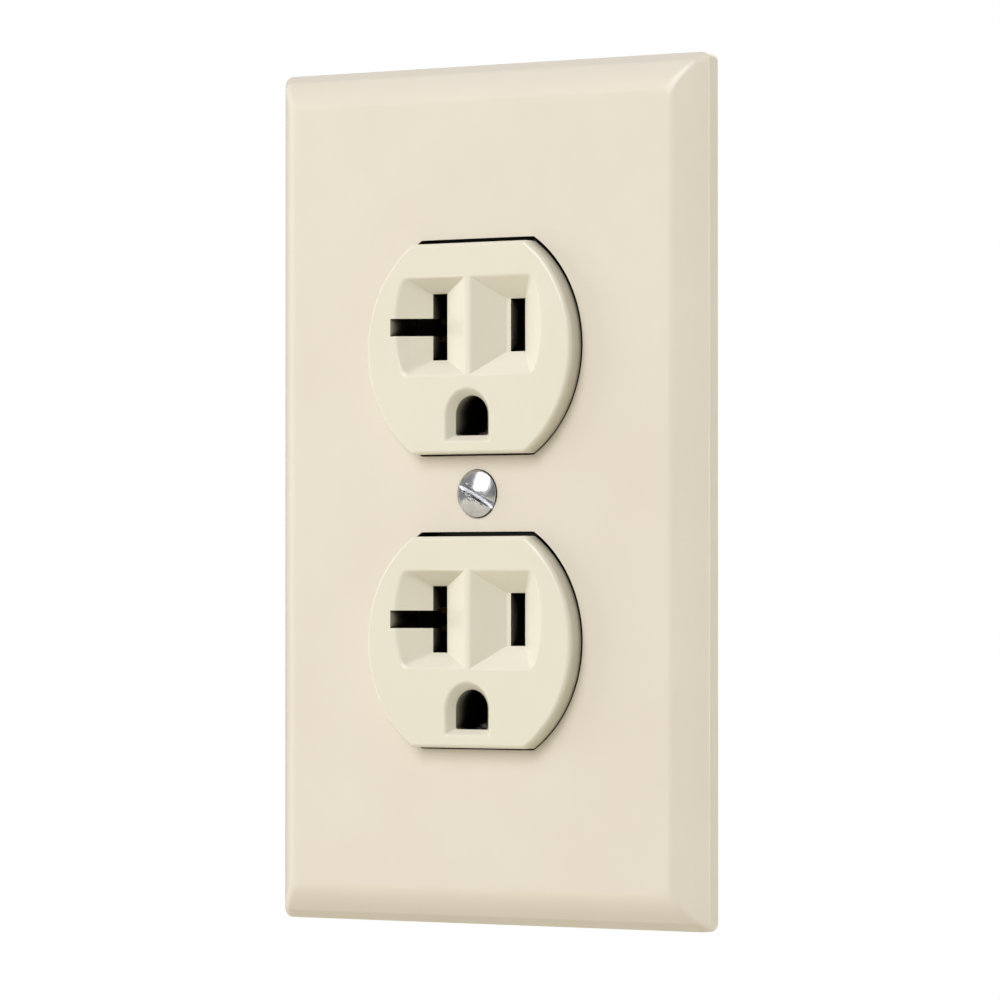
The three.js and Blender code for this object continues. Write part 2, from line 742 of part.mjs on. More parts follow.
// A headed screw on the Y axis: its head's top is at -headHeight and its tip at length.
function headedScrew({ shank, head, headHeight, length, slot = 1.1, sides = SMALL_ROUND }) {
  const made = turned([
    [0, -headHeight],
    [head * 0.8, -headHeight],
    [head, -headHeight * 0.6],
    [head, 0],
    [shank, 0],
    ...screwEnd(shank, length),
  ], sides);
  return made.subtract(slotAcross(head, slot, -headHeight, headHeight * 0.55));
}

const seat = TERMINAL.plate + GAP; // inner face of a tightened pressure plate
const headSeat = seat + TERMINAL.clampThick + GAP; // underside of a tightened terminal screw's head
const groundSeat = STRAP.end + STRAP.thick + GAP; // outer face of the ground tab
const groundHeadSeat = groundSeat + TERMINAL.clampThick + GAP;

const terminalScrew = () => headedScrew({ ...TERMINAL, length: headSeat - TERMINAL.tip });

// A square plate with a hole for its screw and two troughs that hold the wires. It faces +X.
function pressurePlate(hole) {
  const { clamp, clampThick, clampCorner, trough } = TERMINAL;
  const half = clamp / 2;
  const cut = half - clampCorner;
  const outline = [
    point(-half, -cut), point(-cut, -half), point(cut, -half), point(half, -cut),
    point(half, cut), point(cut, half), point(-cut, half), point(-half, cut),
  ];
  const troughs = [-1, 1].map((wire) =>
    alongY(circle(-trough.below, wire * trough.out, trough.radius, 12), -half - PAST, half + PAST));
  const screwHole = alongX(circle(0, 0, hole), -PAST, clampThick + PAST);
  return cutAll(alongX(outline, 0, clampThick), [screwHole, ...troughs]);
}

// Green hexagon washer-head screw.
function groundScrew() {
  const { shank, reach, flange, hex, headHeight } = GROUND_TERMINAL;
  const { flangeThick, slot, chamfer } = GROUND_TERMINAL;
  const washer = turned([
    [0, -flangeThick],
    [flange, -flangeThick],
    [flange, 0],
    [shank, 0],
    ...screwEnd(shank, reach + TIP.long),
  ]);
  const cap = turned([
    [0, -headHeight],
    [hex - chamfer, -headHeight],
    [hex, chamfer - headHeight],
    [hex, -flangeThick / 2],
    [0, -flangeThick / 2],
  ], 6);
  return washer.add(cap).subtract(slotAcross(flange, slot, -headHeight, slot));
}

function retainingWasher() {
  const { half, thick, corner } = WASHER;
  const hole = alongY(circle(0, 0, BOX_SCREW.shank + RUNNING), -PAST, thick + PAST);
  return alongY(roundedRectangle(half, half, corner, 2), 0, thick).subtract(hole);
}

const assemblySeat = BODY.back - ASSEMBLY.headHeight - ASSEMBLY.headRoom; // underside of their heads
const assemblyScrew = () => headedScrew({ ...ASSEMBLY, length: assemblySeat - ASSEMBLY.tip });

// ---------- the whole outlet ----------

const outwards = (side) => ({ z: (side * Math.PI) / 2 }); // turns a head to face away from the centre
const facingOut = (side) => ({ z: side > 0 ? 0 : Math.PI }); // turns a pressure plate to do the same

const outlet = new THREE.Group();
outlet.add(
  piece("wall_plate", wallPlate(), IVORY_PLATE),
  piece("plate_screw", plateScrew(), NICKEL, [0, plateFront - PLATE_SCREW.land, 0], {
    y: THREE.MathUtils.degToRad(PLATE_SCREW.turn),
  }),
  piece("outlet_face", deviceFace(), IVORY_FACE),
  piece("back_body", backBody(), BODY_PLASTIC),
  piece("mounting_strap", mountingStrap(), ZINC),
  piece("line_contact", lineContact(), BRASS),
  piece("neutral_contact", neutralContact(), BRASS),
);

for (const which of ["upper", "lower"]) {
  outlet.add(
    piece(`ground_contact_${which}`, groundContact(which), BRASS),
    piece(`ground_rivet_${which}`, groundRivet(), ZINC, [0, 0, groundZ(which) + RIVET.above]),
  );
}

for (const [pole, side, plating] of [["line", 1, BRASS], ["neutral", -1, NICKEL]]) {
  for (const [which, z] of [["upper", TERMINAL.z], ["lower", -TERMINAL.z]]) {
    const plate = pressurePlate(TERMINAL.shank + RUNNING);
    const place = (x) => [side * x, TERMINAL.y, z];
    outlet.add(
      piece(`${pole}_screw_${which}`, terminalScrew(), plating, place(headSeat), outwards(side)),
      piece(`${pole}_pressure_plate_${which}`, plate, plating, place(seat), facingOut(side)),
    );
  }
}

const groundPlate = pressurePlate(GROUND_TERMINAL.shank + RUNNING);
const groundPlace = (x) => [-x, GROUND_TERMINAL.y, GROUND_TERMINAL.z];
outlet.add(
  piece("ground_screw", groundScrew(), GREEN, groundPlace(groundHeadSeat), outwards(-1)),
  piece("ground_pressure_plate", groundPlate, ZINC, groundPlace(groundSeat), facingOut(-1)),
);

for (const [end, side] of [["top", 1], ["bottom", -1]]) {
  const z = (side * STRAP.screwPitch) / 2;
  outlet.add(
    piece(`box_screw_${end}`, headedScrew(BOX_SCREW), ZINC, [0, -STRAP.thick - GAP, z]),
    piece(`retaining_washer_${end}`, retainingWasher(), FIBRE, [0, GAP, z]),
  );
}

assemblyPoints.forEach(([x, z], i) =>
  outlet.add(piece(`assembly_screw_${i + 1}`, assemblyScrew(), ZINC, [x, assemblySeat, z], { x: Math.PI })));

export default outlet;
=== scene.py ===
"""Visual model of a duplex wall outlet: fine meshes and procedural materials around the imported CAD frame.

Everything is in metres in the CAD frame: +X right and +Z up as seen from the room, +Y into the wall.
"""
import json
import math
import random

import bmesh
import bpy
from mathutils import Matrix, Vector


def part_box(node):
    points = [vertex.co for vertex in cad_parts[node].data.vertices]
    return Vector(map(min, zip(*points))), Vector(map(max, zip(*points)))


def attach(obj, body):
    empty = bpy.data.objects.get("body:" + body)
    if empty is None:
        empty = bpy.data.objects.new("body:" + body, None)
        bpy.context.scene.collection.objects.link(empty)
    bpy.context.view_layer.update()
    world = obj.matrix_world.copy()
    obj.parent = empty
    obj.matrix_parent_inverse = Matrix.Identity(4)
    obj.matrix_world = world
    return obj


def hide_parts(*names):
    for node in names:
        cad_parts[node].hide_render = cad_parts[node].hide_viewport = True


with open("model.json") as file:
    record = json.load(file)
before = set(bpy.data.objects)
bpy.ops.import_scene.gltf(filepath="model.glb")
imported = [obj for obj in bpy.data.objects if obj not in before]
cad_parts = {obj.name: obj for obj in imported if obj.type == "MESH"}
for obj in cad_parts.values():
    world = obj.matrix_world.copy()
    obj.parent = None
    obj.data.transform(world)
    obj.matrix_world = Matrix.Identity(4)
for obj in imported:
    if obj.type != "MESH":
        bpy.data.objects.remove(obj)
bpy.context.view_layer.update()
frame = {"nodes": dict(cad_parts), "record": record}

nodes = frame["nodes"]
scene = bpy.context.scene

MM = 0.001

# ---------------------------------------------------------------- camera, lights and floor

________

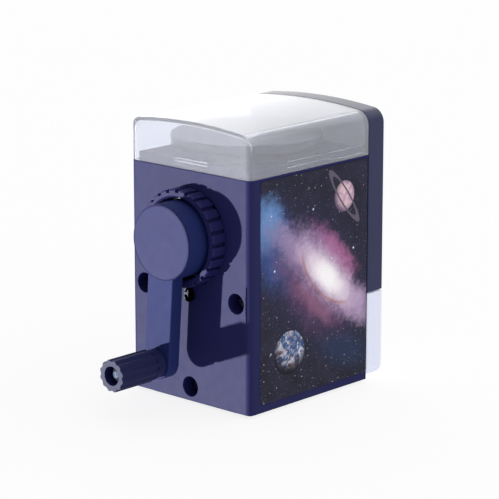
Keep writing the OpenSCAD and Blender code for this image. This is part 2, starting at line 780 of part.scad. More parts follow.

________

(Given problem): Go back over the listing above and copy exactly the lines that begin at the line with "assemblyPoints.forEach(([x, z], i) =>" and stop after the line with "points = [vertex.co"; leave out every other line.

(The result):
assemblyPoints.forEach(([x, z], i) =>
  outlet.add(piece(`assembly_screw_${i + 1}`, assemblyScrew(), ZINC, [x, assemblySeat, z], { x: Math.PI })));

export default outlet;
=== scene.py ===
"""Visual model of a duplex wall outlet: fine meshes and procedural materials around the imported CAD frame.

Everything is in metres in the CAD frame: +X right and +Z up as seen from the room, +Y into the wall.
"""
import json
import math
import random

import bmesh
import bpy
from mathutils import Matrix, Vector


def part_box(node):
    points = [vertex.co for vertex in cad_parts[node].data.vertices]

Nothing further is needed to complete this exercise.